Unlike the Minister, I do not concentrate my efforts on my constituency. This is a problem across Ireland. The Minister has selectively identified my local areas but I take my responsibility as transport spokesperson as a responsibility for all of Ireland. I am aware that the Minister concentrates on his own constituency. In Churchtown in his constituency, the longest waiting time last year was 26 weeks. I acknowledge that it has gone down to 15.1 weeks. The average waiting time in Cork is 17.9 weeks, with a longest waiting time of 24 weeks. In Mallow, the average waiting time is 19.2 weeks while in Skibbereen it is 20.2 weeks. There is a problem, regardless of whether the Minister cares to acknowledge it.
I am surprised that the Minister does not know how many additional staff the RSA has recruited. It has recruited 52 but the Minister is unable to say how many additional staff that represents vis-à-vispeople who retired and positions that have not been filled in previous years. The simple fact is that despite the 52 who were recruited last year the problem with waiting times persists. The Minister should introduce a mandatory maximum waiting time of the ten weeks the RSA has indicated.
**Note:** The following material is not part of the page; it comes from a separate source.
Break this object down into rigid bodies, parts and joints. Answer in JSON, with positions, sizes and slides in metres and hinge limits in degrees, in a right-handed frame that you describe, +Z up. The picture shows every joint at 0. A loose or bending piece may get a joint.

We are not far off it. The RSA has targeted ten weeks and it has hit 12 weeks, so it is not far off. To make it mandatory would be extremely difficult. I would love to see it below double digit figures and I hope that will happen. After the Clancy amendment, we anticipated that there would be a sharp rise and measures have been introduced in anticipation of that.
More driver testers will be employed and trained, which is essential and will take some time, and people who need a driving licence quickly will be facilitated. The RSA has introduced emergency slots to accommodate people with such requirements.